### Records supplied
-- START --

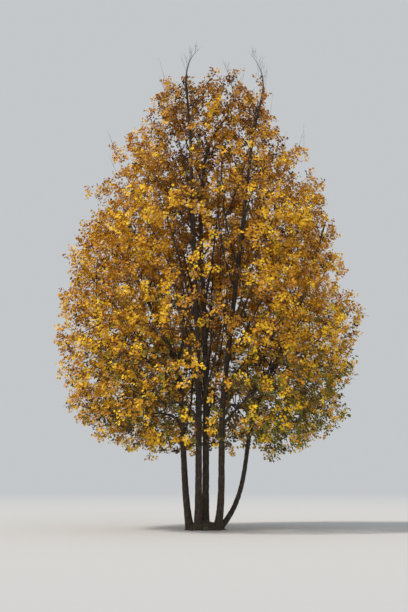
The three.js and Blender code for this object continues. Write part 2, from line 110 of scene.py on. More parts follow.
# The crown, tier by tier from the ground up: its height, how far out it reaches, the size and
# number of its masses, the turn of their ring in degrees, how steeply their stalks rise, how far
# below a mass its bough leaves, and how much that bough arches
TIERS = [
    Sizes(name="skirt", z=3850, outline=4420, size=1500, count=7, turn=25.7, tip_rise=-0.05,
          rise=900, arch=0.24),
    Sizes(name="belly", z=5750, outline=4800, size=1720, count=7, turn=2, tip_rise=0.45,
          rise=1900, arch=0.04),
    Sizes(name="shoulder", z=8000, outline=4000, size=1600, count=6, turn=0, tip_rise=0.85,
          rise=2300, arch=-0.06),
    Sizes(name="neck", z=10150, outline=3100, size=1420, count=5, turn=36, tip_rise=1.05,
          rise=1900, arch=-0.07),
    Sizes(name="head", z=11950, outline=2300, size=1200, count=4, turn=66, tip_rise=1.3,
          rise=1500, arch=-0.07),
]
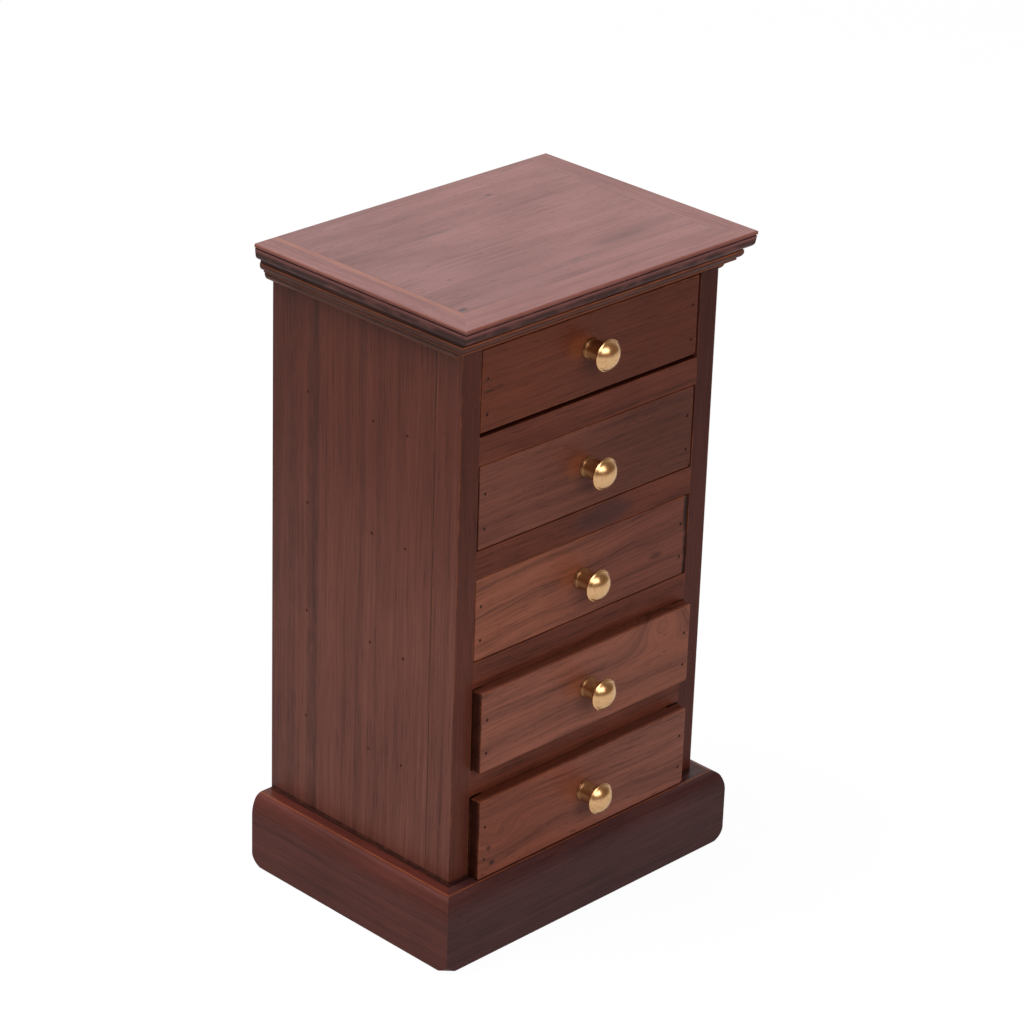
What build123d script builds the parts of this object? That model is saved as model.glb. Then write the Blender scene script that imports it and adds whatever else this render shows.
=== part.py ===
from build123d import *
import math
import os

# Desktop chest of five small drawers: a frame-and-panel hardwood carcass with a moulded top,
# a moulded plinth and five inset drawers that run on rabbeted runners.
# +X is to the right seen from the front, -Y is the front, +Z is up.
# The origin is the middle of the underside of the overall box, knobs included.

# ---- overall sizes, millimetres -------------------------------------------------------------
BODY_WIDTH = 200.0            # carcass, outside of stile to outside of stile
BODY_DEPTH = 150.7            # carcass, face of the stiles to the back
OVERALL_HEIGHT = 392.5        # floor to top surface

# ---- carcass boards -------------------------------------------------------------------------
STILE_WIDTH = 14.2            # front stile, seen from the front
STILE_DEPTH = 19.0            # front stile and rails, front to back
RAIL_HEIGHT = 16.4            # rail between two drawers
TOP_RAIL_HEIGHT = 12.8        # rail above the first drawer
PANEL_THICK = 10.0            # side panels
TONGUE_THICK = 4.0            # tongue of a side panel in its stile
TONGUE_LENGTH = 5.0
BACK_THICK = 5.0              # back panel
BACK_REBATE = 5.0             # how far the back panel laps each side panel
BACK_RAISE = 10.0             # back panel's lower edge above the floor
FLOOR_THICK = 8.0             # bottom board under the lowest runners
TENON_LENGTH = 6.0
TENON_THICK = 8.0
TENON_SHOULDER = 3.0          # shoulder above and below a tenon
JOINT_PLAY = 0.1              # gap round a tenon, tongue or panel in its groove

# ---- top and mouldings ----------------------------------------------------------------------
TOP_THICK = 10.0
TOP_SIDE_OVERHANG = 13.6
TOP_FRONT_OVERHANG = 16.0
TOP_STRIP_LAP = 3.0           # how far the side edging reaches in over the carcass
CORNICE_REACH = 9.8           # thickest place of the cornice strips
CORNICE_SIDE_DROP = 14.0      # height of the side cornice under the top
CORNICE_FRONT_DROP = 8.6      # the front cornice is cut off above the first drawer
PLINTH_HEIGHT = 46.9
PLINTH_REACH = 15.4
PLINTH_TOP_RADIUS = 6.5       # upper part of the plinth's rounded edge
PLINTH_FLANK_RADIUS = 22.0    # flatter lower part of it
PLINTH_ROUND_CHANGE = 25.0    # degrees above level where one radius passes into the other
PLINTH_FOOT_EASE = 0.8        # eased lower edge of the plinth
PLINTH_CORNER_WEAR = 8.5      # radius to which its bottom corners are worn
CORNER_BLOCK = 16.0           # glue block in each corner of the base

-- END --
-- START --

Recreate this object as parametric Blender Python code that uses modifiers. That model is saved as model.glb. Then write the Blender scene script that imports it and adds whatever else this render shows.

-- END --

### Exercise
Your task is to extract exactly the lines starting at the line with "What build123d script" and ending at the line with "# The origin", including both ends, and no other lines.

### Exercise response
What build123d script builds the parts of this object? That model is saved as model.glb. Then write the Blender scene script that imports it and adds whatever else this render shows.
=== part.py ===
from build123d import *
import math
import os

# Desktop chest of five small drawers: a frame-and-panel hardwood carcass with a moulded top,
# a moulded plinth and five inset drawers that run on rabbeted runners.
# +X is to the right seen from the front, -Y is the front, +Z is up.
# The origin is the middle of the underside of the overall box, knobs included.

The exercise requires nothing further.